We know however that people working for the coast guard are extremely competent. We only have to look at the safety system we have in Quebec and Canada. I am saying that we want to reorganize the coast guard, but we want to keep these people and pay them a decent salary; for years now, they have made a lot of sacrifices in terms of salary freeze, cuts and job losses. We want to keep these competent people who are vital to sound management.
At the same time, we want to consider with them the kind of reorganization which would better serve users and the economic interests of the people, while meeting the goals of the government, the official opposition and the Reform Party, namely reducing costs. But it has to be a through a well structured reorganization, and not by way of a bill rammed down our throat at the end of the session.
In a couple of years, we will see the economic consequences. But will all our ports, all our transportation industry, all our small flourishing industries along the St. Lawrence River have been killed off for the sake of a test?

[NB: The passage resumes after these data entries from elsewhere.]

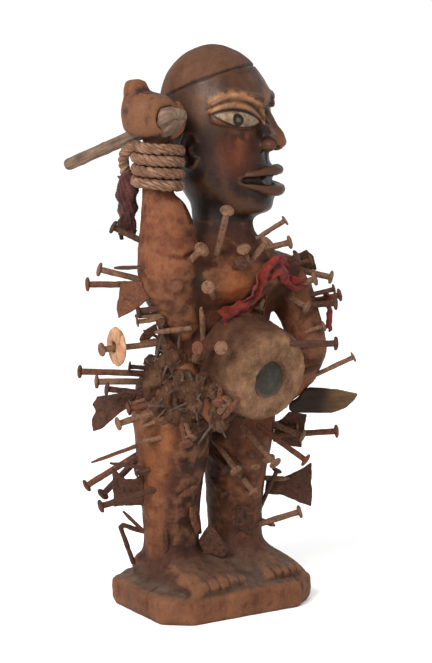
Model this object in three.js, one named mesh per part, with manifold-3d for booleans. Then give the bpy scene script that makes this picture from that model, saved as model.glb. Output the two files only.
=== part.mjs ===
// A standing power figure: carved wood on its own base, a resin pack with a mirror on the belly,
// a raised right arm with a stick, rope and cloth, and nails and blades driven in all over.
// Millimetres, +Z up. The origin is the middle of the underside. The figure faces -Y, its left is +X.

import * as THREE from 'three';
import { mergeVertices } from 'three/addons/utils/BufferGeometryUtils.js';
import Module from 'manifold-3d';

const wasm = await Module();
wasm.setup();

// Driving dimensions

const GAP = 0.3;
const BASE = { wide: 181, deep: 138, high: 28, chamferX: 25, chamferY: 19, edge: 4 };
const TURN = 4;
const HEAD_HEIGHT = 169;
const HEAD = { x: 2, y: 0, z: 394, turn: 32 };
const NECK = { x: 3, y: -12 };
const SHOULDER_Z = 352;
const LEG_SPREAD = 40;
const FIST = { x: -84, y: -14, z: 494, wide: 50, deep: 56, high: 46 };
const WRIST = { x: -75, y: -15, radius: 15.5, low: 420.5, high: 476 };
const ROPE = { thick: 11, pitch: 11.3, turns: 3.6, start: -112, stepsPerTurn: 11 };
const STICK = { back: [-93, 117, 442], front: [-78, -56, 497], thick: 12, tip: 32 };
const PACK = { rimWide: 40, rimHigh: 43, rimX: 3, rimY: -99, rimZ: 243, recess: 4 };
const MIRROR = { x: -1, radius: 18.4, thick: 2.5 };

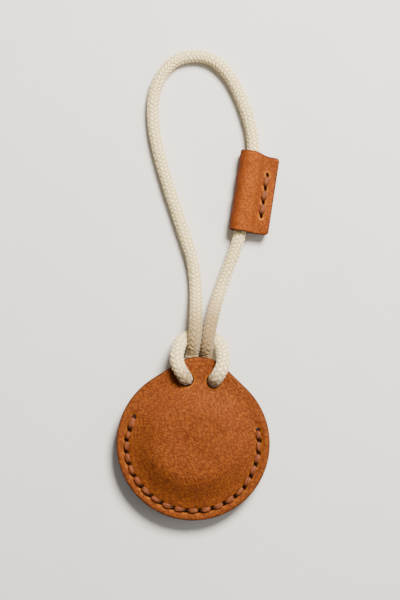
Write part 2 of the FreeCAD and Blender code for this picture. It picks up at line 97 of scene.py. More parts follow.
def mesh_object(name, points, faces, material, attributes=None, sharp=None):
    """A smooth-shaded mesh of points and faces, with named values on its points."""
    mesh = bpy.data.meshes.new(name)
    mesh.from_pydata(np.asarray(points, float).tolist(), [], faces)
    mesh.polygons.foreach_set("use_smooth", np.ones(len(mesh.polygons), bool))
    if sharp:
        mesh.set_sharp_from_angle(angle=math.radians(sharp))
    for key, values in (attributes or {}).items():
        values = np.asarray(values, np.float32)
        if values.ndim == 1:
            layer = mesh.attributes.new(key, "FLOAT", "POINT")
            layer.data.foreach_set("value", values)
        else:
            layer = mesh.attributes.new(key, "FLOAT_VECTOR", "POINT")
            layer.data.foreach_set("vector", values.ravel())
    mesh.materials.append(material)
    mesh.update()
    piece = bpy.data.objects.new(name, mesh)
    bpy.context.scene.collection.objects.link(piece)
    return piece


def smooth_step(low, high, value):
    share = np.clip((value - low) / (high - low), 0.0, 1.0)
    return share * share * (3 - 2 * share)


def hump(distance, width):
    return np.exp(-(distance / width) ** 2)


def ripples(x, y, wavelength, seed, count=10):
    """A smooth uneven field, mostly within -1 to 1: waves in random directions, added up."""
    dice = np.random.default_rng(seed)
    total = np.zeros_like(x)
    for _ in range(count):
        heading, phase = dice.uniform(0, 2 * math.pi, 2)
        length = wavelength * dice.uniform(0.7, 1.5)
        along = x * math.cos(heading) + y * math.sin(heading)
        total += np.cos(2 * math.pi * along / length + phase)
    return total / math.sqrt(count)


def tube_faces(rings, around):
    """Quads joining rings of points laid one after another, closed round each ring."""
    ring, side = np.meshgrid(np.arange(rings - 1), np.arange(around), indexing="ij")
    beside = (side + 1) % around
    start = ring * around
    quads = np.stack([start + side, start + beside,
                      start + around + beside, start + around + side], axis=-1)
    return quads.reshape(-1, 4).tolist()


def capped_tube_faces(rings, around):
    first_cap = list(range(around))[::-1]
    last_cap = list(range((rings - 1) * around, rings * around))
    return tube_faces(rings, around) + [first_cap, last_cap]


def carried_frames(path, side):
    """Two side directions that don't twist along a line of points."""
    tangents = np.gradient(path, axis=0)
    tangents /= np.linalg.norm(tangents, axis=1)[:, None]
    side = np.asarray(side, float)
    sides = []
    for tangent in tangents:
        side = side - tangent * np.dot(side, tangent)
        side = side / np.linalg.norm(side)
        sides.append(side)
    sides = np.array(sides)
    return sides, np.cross(tangents, sides)


# ---- materials -------------------------------------------------------------------------

class Shader:
    """A node material, built one node at a time."""

    def __init__(self, name):
        self.material = bpy.data.materials.new(name)
        self.material.use_nodes = True
        self.nodes = self.material.node_tree.nodes
        self.links = self.material.node_tree.links
        self.surface = self.nodes["Principled BSDF"]

    def put(self, socket, value):
        if isinstance(value, bpy.types.NodeSocket):
            self.links.new(value, socket)
        else:
            socket.default_value = value

    def node(self, kind, inputs, **settings):
        node = self.nodes.new(kind)
        for key, value in settings.items():
            setattr(node, key, value)
        for key, value in inputs.items():
            self.put(node.inputs[key], value)
        return node

    def set(self, **values):
        for key, value in values.items():
            self.put(self.surface.inputs[key.replace("_", " ")], value)

    def place(self, scale=(1000, 1000, 1000), turn=0.0, shift=0.0):
        """Where a point is on its piece, in millimetres unless scaled further."""
        where = self.node("ShaderNodeTexCoord", {}).outputs["Object"]
        return self.moved(where, scale, turn, shift)

    def moved(self, vector, scale, turn=0.0, shift=0.0):
        return self.node("ShaderNodeMapping", {
            "Vector": vector, "Scale": scale, "Rotation": (0, 0, turn),
            "Location": (shift, shift, shift)}).outputs[0]

    def slanted(self, scale, turn, shift):
        """Coordinates turned about Z before they are scaled, so that the scaling slants."""
        turned = self.place((1, 1, 1), turn)
        return self.moved(turned, scale, 0.0, shift)

    def attribute(self, name, output="Fac"):
        return self.node("ShaderNodeAttribute", {}, attribute_name=name).outputs[output]

    def noise(self, vector, scale, detail=3.0, roughness=0.55, distortion=0.0):
        return self.node("ShaderNodeTexNoise", {
            "Vector": vector, "Scale": scale, "Detail": detail, "Roughness": roughness,
            "Distortion": distortion}).outputs["Fac"]

    def ramp(self, value, low, high, start=0.0, end=1.0):
        """A value moved from one range to another, and kept in it."""
        return self.node("ShaderNodeMapRange", {
            "Value": value, "From Min": low, "From Max": high, "To Min": start,
            "To Max": end}).outputs["Result"]

    def mix(self, share, first, second):
        node = self.nodes.new("ShaderNodeMix")
        node.data_type = "RGBA"
        colours = [socket for socket in node.inputs if socket.type == "RGBA"]
        self.put(node.inputs[0], share)
        self.put(colours[0], first)
        self.put(colours[1], second)
        return next(socket for socket in node.outputs if socket.type == "RGBA")

    def bump(self, height, distance, strength=1.0, below=None):
        node = self.node("ShaderNodeBump", {"Height": height, "Distance": distance,
                                            "Strength": strength})
        if below is not None:
            self.put(node.inputs["Normal"], below)
        return node.outputs[0]


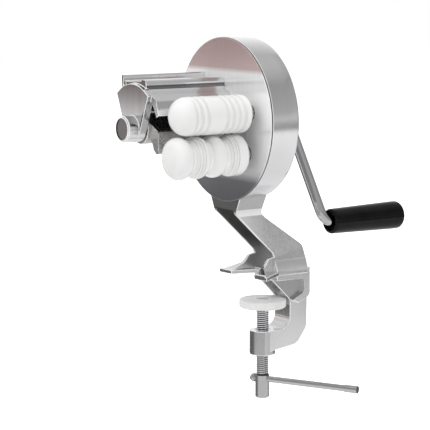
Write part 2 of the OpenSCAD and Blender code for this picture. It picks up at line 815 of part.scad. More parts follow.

As the member for Trois-Rivières said, if we want a fairer tax from coast to coast, let us base the system on the tonnage of vessels rather than transhipment or unloading, as is done in Halifax or in Montreal.
Let us think also about what the member for Châteaugay said when he referred to extremely important demands and quoted the letter of the stakeholders, of Simon Lacroix, which summarized the situation by speaking about what it meant for Quebec and Montreal. I am happy that the member from New Brunswick is present to hear this necessary object lesson.
For your information, the port of Montreal processes 20 million tonnes of cargo annually and 726,000 containers pass through it every year. This capacity generates 14,000 direct or indirect jobs, as well as revenues of $1.2 billion a year. And the hon. member wants to kill off these economic interests.